Plus de six ans après, "Sonia" décrit à la cour cette soirée, au surlendemain des attentats qui ont fait 130 morts, où elle a croisé la route d'Abdelhamid Abaaoud, terré dans un buisson à Aubervilliers, le long de l'autoroute A86. Elle accompagne une jeune femme paumée et instable qu'elle a pris sous son aile et qu'elle héberge, Hasna Aït Boulahcen. Elle devait juste aller récupérer "son cousin de 17 ans qui a des problèmes", mais se retrouve face à Abdelhamid Abaaoud, figure française du jihadisme censée être en Syrie.
Abaaoud était là "pour terminer ce qu'il a commencé"
"Il est là, en face de moi. (...) Il m'a serré la main, ce que je regrette", déclare "Sonia", qui en fait encore "des cauchemars". Il se présente, elle lui demande s'il a participé aux attentats. "Il me répond : 'Ouais, les terrasses, c'est moi'", rapporte la témoin-clé. Il assure "qu'il est là pour terminer ce qu'il a commencé".
"Je lui dis qu'il a tué des innocents, que l'islam ce n'est pas ça", affirme la mère de famille. Elle rentre chez elle et le lendemain, le 16 novembre, elle attend que Hasna Aït Boulahcen quitte son domicile pour appeler le numéro vert mis en place par la police. "J'ai expliqué qui j'avais rencontré, on ne m'a pas crue", déplore "Sonia".
Une description détaillée d'Abaaoud
Elle est convoquée dans la soirée et livre beaucoup d'éléments, une description physique du jihadiste, le fait qu'il porte un blouson, un "bob couleur crème" et des "baskets orange", repérées sur la vidéosurveillance du métro et seulement connues des enquêteurs. Pour eux, "la prudence reste de mise", indique un commissaire également entendu comme témoin vendredi, ancien adjoint à la sous-direction antiterroriste (Sdat) de la police judiciaire.

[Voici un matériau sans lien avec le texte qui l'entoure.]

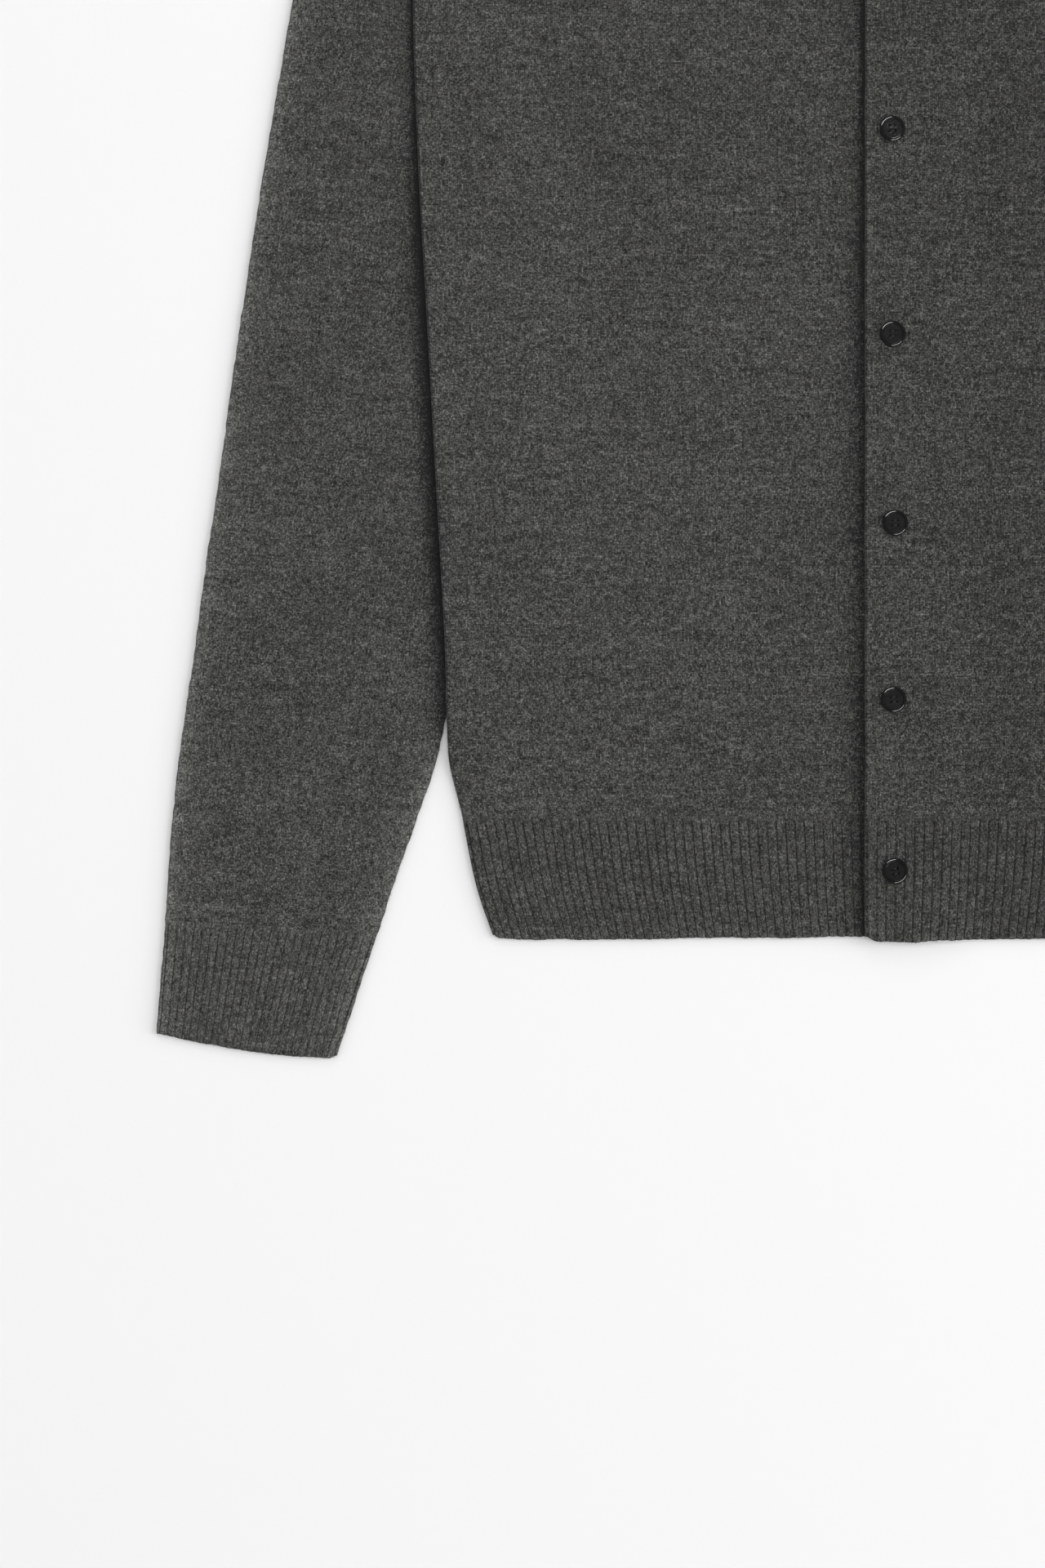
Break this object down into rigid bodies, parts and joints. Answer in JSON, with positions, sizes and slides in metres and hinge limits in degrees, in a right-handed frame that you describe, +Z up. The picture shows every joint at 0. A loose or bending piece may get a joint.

Si Abdelhamid Abaaoud, "cible numéro une" du renseignement européen est bien en France, ce serait "un cataclysme", explique l'enquêteur. Il se pourrait aussi que ce soit "un guet-apens de l'Etat islamique (EI)". Des surveillances se mettent en place, notamment à proximité du "buisson conspiratif" d'Aubervilliers, et "Sonia" continue de donner des informations à la police antiterroriste, obtenues de Hasna Aït Boulahcen.
De nouveaux attentats étaient prévus quelques jours après
Cette dernière est mandatée pour trouver un logement à son cousin, et des "costumes" pour de nouveaux attentats prévus dans le quartier de la Défense, le 19 novembre, visant "un centre commercial, un commissariat". "Je n'aurais pas pu laisser faire ça", souligne "Sonia" d'une voix métallique. Le 18 novembre 2015 avant l'aube, le Raid lance l'assaut dans l'appartement de Saint-Denis où Abdelhamid Abaaoud s'est retranché avec son complice Chakib Akrouh, autre survivant du commando des terrasses, et Hasna Aït Boulahcen. Tous trois décèdent.
"Sonia" passe elle "quarante-huit heures en garde à vue". Puis elle est remise en liberté et sera prise en charge par un service spécialisé du ministère de l'Intérieur. En février 2016, elle avait donné une interview dans laquelle elle se disait "abandonnée" par l'Etat. Elle a bénéficié quelques mois plus tard d'un nouveau statut, devenant la première "témoin protégée" en France. Son témoignage lui a "coûté cher, très cher", aussi bien pour elle que pour ses enfants et son compagnon, dit-elle à la cour. "C'est un sacrifice qui est lourd", mais "je ne regrette pas ce que j'ai fait, je ne le regretterai jamais". Avant de suspendre l'audience, le président de la cour, Jean-Louis Périès, "salue (son) geste courageux". "Ça a permis d'éviter d'autres attentats", pointe le magistrat.